● Material:
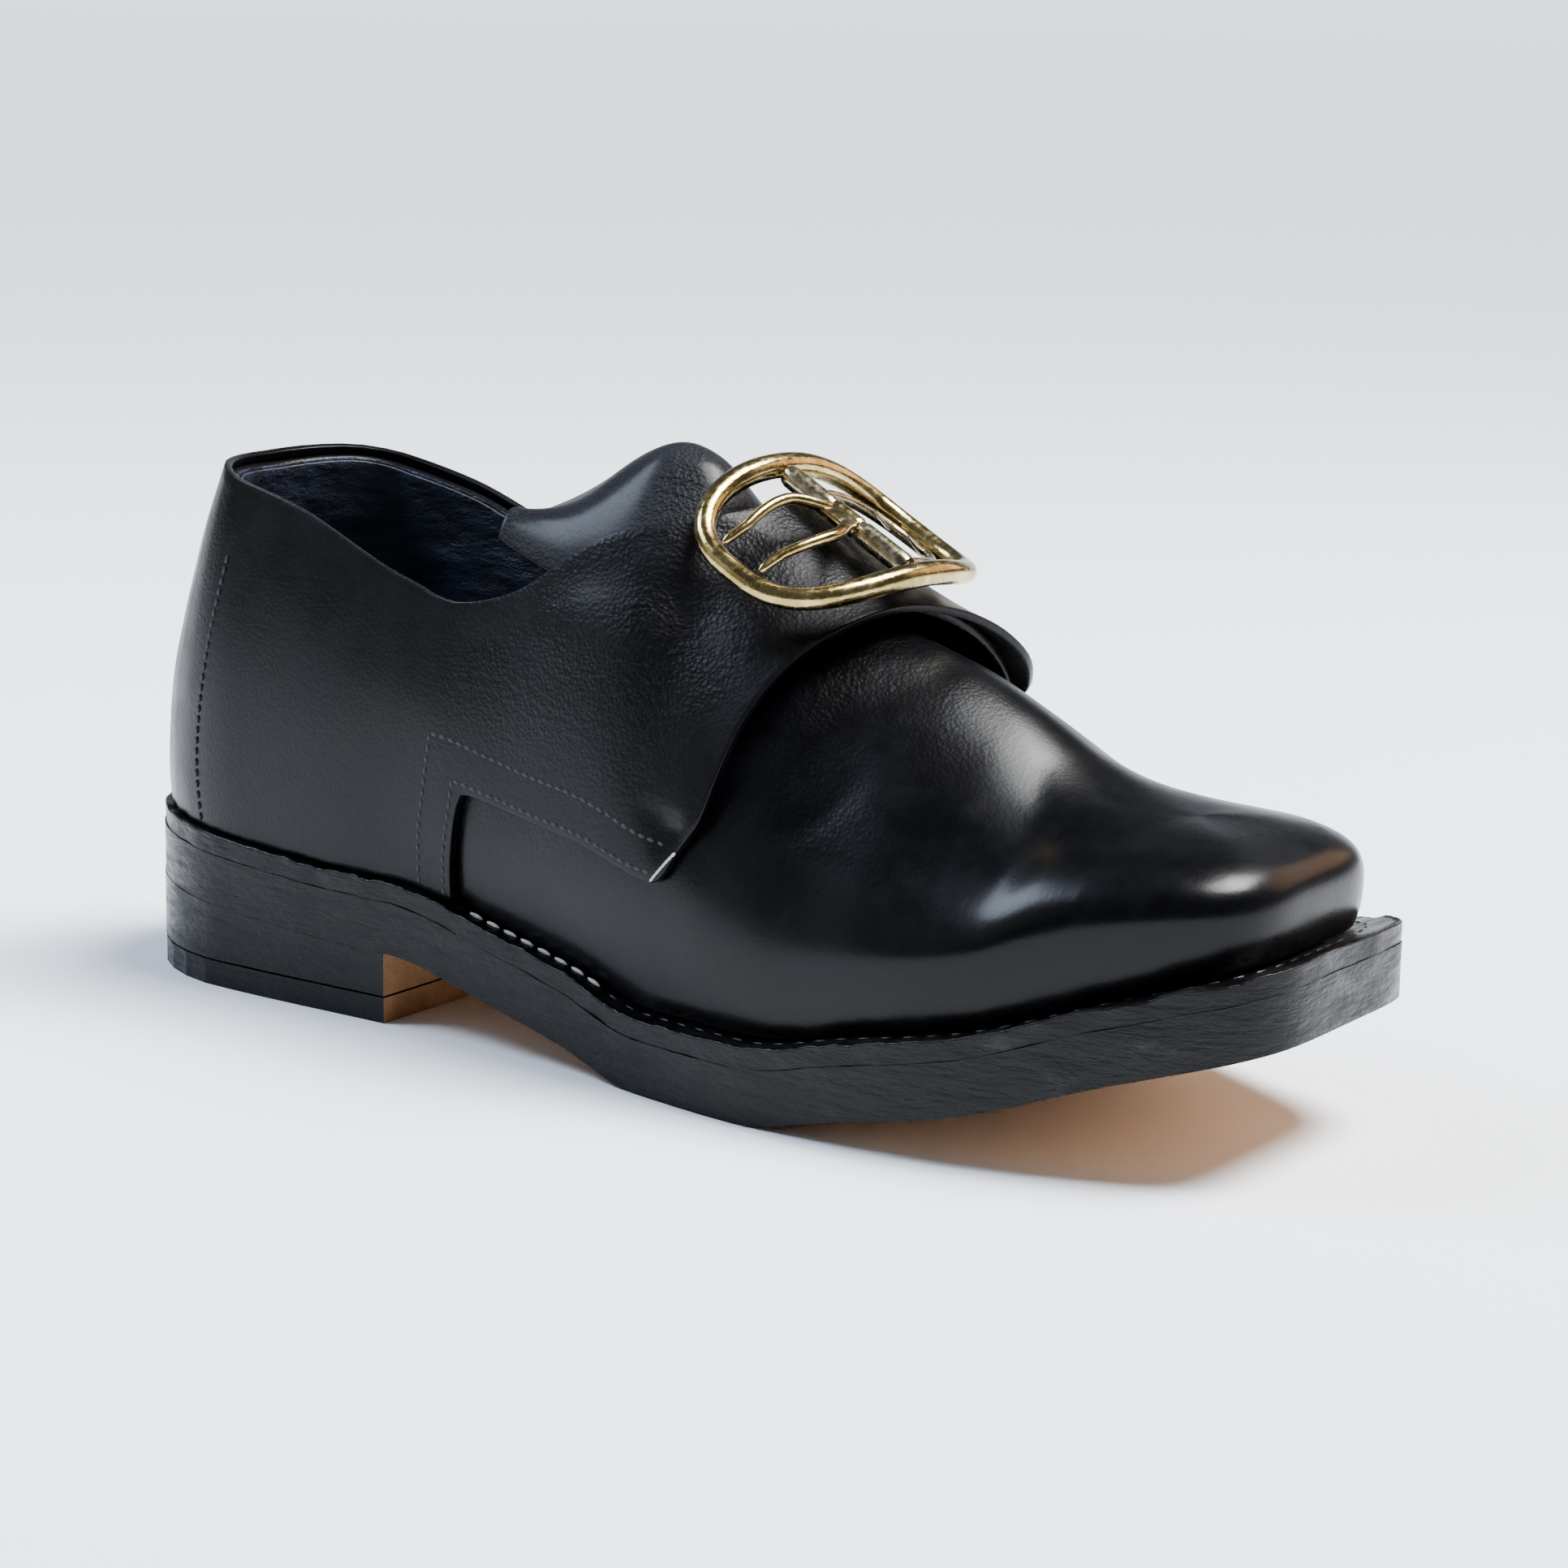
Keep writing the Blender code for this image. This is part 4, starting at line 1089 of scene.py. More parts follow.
@dataclass
class Vamp:
    """Vamp and inner wall of the upper, one skin over the last, open at the collar and underneath."""

    palette: Palette
    thickness: float = 2.0 * MM
    rings: int = 54
    pole_reach: float = 28.0 * MM
    pole_passes: int = 60
    relief: Relief = field(default_factory=lambda: Relief(
        creases=(
            Crease(((0.800, 0.30), (0.812, 0.60), (0.820, 1.0), (0.812, 1.4), (0.80, 1.7)), 0.7 * MM, 8 * MM),
            Crease(((0.60, 0.86), (0.625, 0.95), (0.63, 1.06), (0.61, 1.14)), 0.35 * MM, 1.6 * MM),
            Crease(((0.64, 0.82), (0.66, 0.93), (0.662, 1.05), (0.645, 1.15)), 0.30 * MM, 1.8 * MM),
            Crease(((0.665, 0.72), (0.69, 0.85), (0.70, 1.0), (0.685, 1.12)), 0.30 * MM, 2.4 * MM),
            Crease(((0.61, 0.55), (0.645, 0.64), (0.66, 0.76)), 0.30 * MM, 2.2 * MM),
            Crease(((0.63, 0.42), (0.67, 0.52), (0.69, 0.64)), 0.30 * MM, 3.0 * MM),
        ),
        swell=0.45 * MM,
        swell_size=0.035,
        seed=3.0,
    ))

    def stations(self) -> list[float]:
        """Returns the columns' stations.

        Returns:
            The stations, rising.
        """
        heel = spread(0.0, LAST.heel_centre, 16)
        waist = spread(LAST.heel_centre, THROAT, 36)[1:]
        forefoot = spread(THROAT, LAST.toe_centre, 52)[1:]
        return heel + waist + forefoot + spread(LAST.toe_centre, LENGTH, 30)[1:]

    def point(self, station: float, share: float, side: Side) -> Vector:
        """Returns a point of the outer skin.

        Args:
            station: place along the shoe.
            share: share of the way up, 1 at the edge.
            side: side of the shoe.

        Returns:
            The point, in the shoe's frame.
        """
        girth = share * LAST.edge_girth(station)
        whole = girth if side is Side.NEAR else 2 - girth
        offset = self.relief.height(station, whole) * ease(0.0, 0.12, girth)
        point = LAST.off(station, girth, offset)
        if share == 1.0 and station >= THROAT - MM or station in (0.0, LENGTH):
            point.y = 0.0
        return centred(point if side is Side.NEAR else Vector((point.x, -point.y, point.z)))

    def grain(self, station: float, girth: float) -> float:
        """Returns how pebbled the vamp is: fine wrinkles behind the ball, smooth at the toe."""
        return 0.75 * ease(0.235, 0.185, station) * ease(0.25, 0.6, girth) + 0.06

    def make(self) -> bpy.types.Object:
        """Makes the piece.

        Returns:
            The piece.
        """
        row = self.stations()
        shares = spread(0.0, 1.0, self.rings)
        halves = []
        for side in Side:
            half = Maker.grid(
                len(row) - 1, self.rings, lambda i, j, s=side: self.point(row[i], shares[j], s)
            )
            Maker.paint(half, "grain", lambda i, j: self.grain(row[i], shares[j]))
            Maker.flip_to(half, lambda p: Vector((p.x * 0.3, p.y, 0.01)))
            halves.append(half)
        skin = Maker.join(halves)
        bmesh.ops.remove_doubles(skin, verts=skin.verts, dist=0.02 * MM)
        pole = centred(LAST.point(LAST.toe_centre, 1.0))
        near_pole = [vert for vert in skin.verts if (vert.co - pole).length < self.pole_reach]
        Maker.smooth(skin, near_pole, self.pole_passes)
        data = Maker.mesh(skin, "vamp")
        materials = [self.palette.black, self.palette.lining]
        piece = Maker.piece("vamp", data, materials, Slot.BLACK, ["upper"])
        Maker.wall(piece, self.thickness, outward=False, inner=1)
        return piece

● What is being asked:
Quote exactly the first line of the data and every line after it through the one holding "and inner wall".

● Correct output:
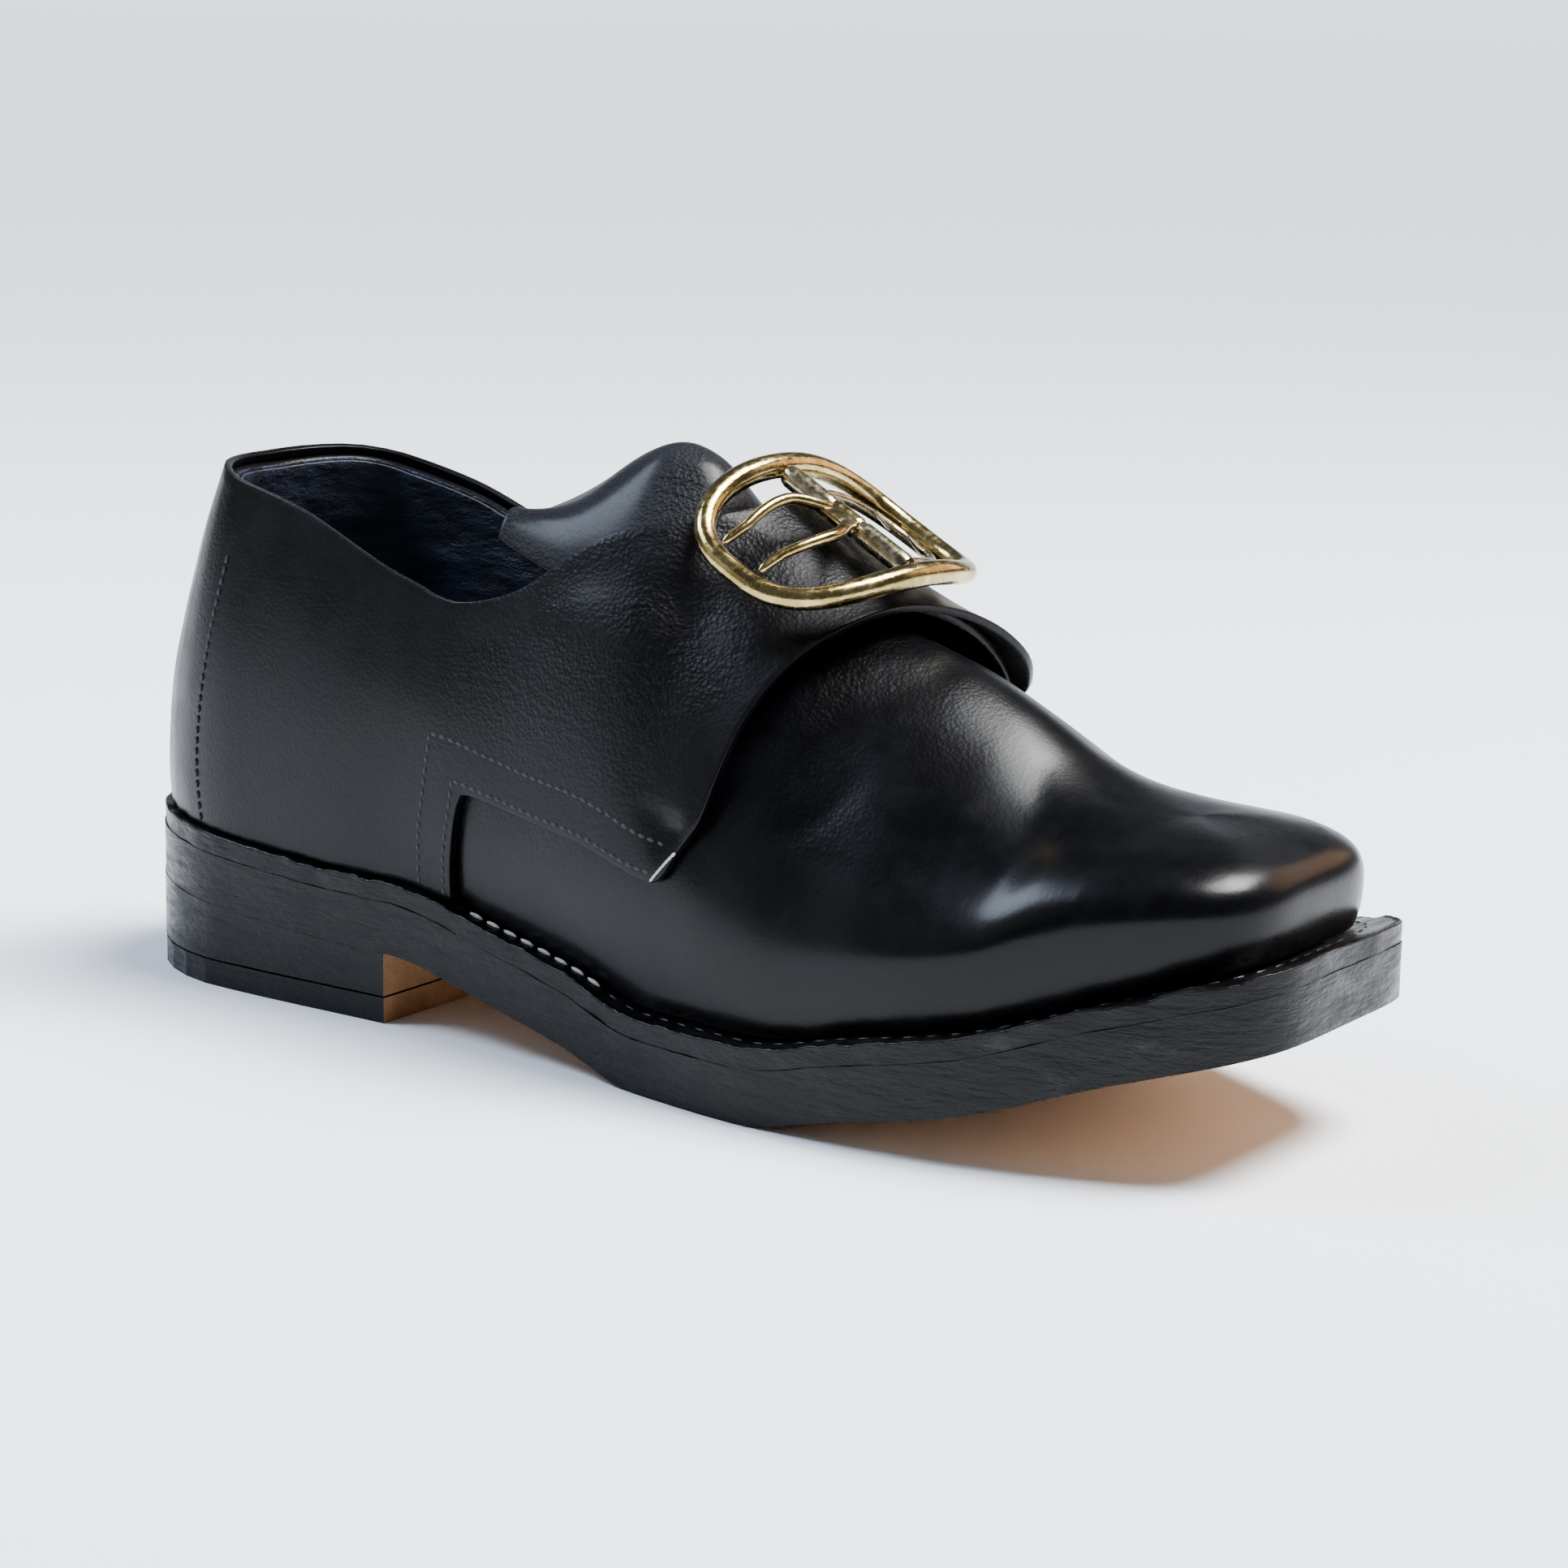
Keep writing the Blender code for this image. This is part 4, starting at line 1089 of scene.py. More parts follow.
@dataclass
class Vamp:
    """Vamp and inner wall of the upper, one skin over the last, open at the collar and underneath."""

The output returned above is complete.